Many Prescriptions Are Unnecessary
A significant portion of the antibiotics prescribed in the U.S. provide no benefit to the patient taking them. In 2022, over 200 million outpatient antibiotic prescriptions were written, with an estimated 30% deemed unnecessary at the national level. One state-level analysis in Tennessee found the problem was even worse: 59.3% of prescriptions analyzed were classified as inappropriate, written for conditions like viral respiratory infections where antibiotics have zero effect.

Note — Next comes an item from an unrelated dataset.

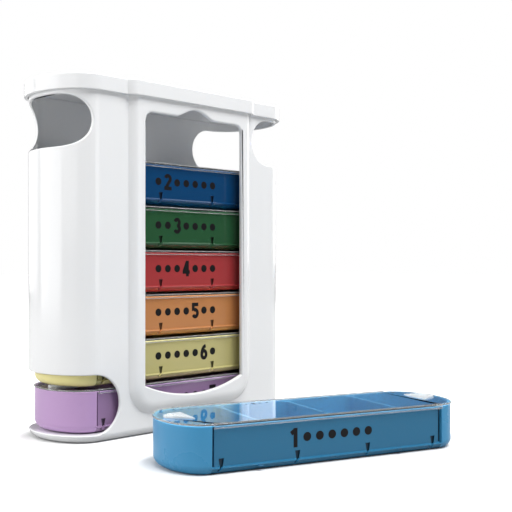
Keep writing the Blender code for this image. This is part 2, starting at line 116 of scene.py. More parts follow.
# %% [markdown]
# ## The sizes
#
# All sizes are in metres. The lengths that the model's boxes show are read from it, so that
# the finer pieces can't drift from it. What a box doesn't show, such as a wall or a corner
# radius, is written here once and used by every piece.

# %% Read the sizes of trays, lids and housing
TRAY_STRAIGHT = 0.104
PANEL_DEPTH = 0.001
LIP_REACH = 0.0004
SHAFT_END_GAP = 0.0008
SHAFT_SIDE_GAP = 0.0003

tray_low, tray_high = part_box("tray_7")
lid_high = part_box("lid_7")[1]
housing_low, housing_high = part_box("housing")
cap_low, cap_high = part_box("top_cap")

half_straight = TRAY_STRAIGHT / 2
tray_bulge = tray_high.x - half_straight
tray_half_width = tray_high.y - LIP_REACH
panel_half_width = tray_half_width - PANEL_DEPTH
tray_height = tray_high.z - tray_low.z
lid_bulge = lid_high.x - half_straight
lid_half_width = lid_high.y
housing_bulge = housing_high.x - half_straight
housing_half_width = housing_high.y
housing_height = housing_high.z
bay_face = -housing_low.y
shaft_bulge = lid_bulge + SHAFT_END_GAP
shaft_half_width = lid_half_width + SHAFT_SIDE_GAP


def in_mm(*lengths):
    """Lengths in millimetres, for the notes that the cells print."""
    return [round(length * 1000, 2) for length in lengths]


print("tray:", in_mm(TRAY_STRAIGHT, tray_bulge, tray_half_width, tray_height))
print("housing:", in_mm(housing_bulge, housing_half_width, housing_height, bay_face))

# %% [markdown]
# ## One rule for every plan
#
# Seen from above, the housing, its shaft, the trays and the lids all have the same kind of
# outline: two straight sides joined by two half ovals. A shape that follows one rule is a good
# case for Geometry Nodes, because the rule is built once and only its inputs change. The tree
# numbers the points of a circle, works out on which end each point lies and at which angle,
# moves it there, and extrudes the face to the wanted height.

# %% Small helpers for all node trees
def feed(tree, node, values):
    """Wires or sets inputs of a node, each given by its name or its place."""
    for socket, value in values.items():
        if isinstance(value, bpy.types.NodeSocket):
            tree.links.new(value, node.inputs[socket])
        else:
            node.inputs[socket].default_value = value


def add_node(tree, kind, values=None, **settings):
    """A new node with its settings, and with its inputs wired or set."""
    node = tree.nodes.new(kind)
    for name, value in settings.items():
        setattr(node, name, value)
    feed(tree, node, values or {})
    return node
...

Antibiotics do nothing against viruses. They won’t help a cold, the flu, most sore throats, most sinus infections, or most cases of bronchitis. Yet these are among the most common reasons they’re prescribed. If you’re taking an antibiotic for a viral illness, you’re absorbing every risk described above (gut damage, yeast infections, resistance, potential mood effects) with no possible benefit in return.
Allergies Are Often Mislabeled
About 10% of U.S. patients have a penicillin allergy on their medical record, but fewer than 1% are truly allergic. Many of these labels stem from childhood rashes that were actually caused by the underlying virus, a family member’s allergy that was assumed to be shared, or normal side effects like diarrhea that were recorded as allergic reactions. A false allergy label isn’t harmless. It pushes doctors toward broader-spectrum antibiotics that tend to cause more side effects, more resistance, and higher rates of C. difficile infection. If you’ve been carrying a penicillin allergy label for years, allergy testing can determine whether it’s real.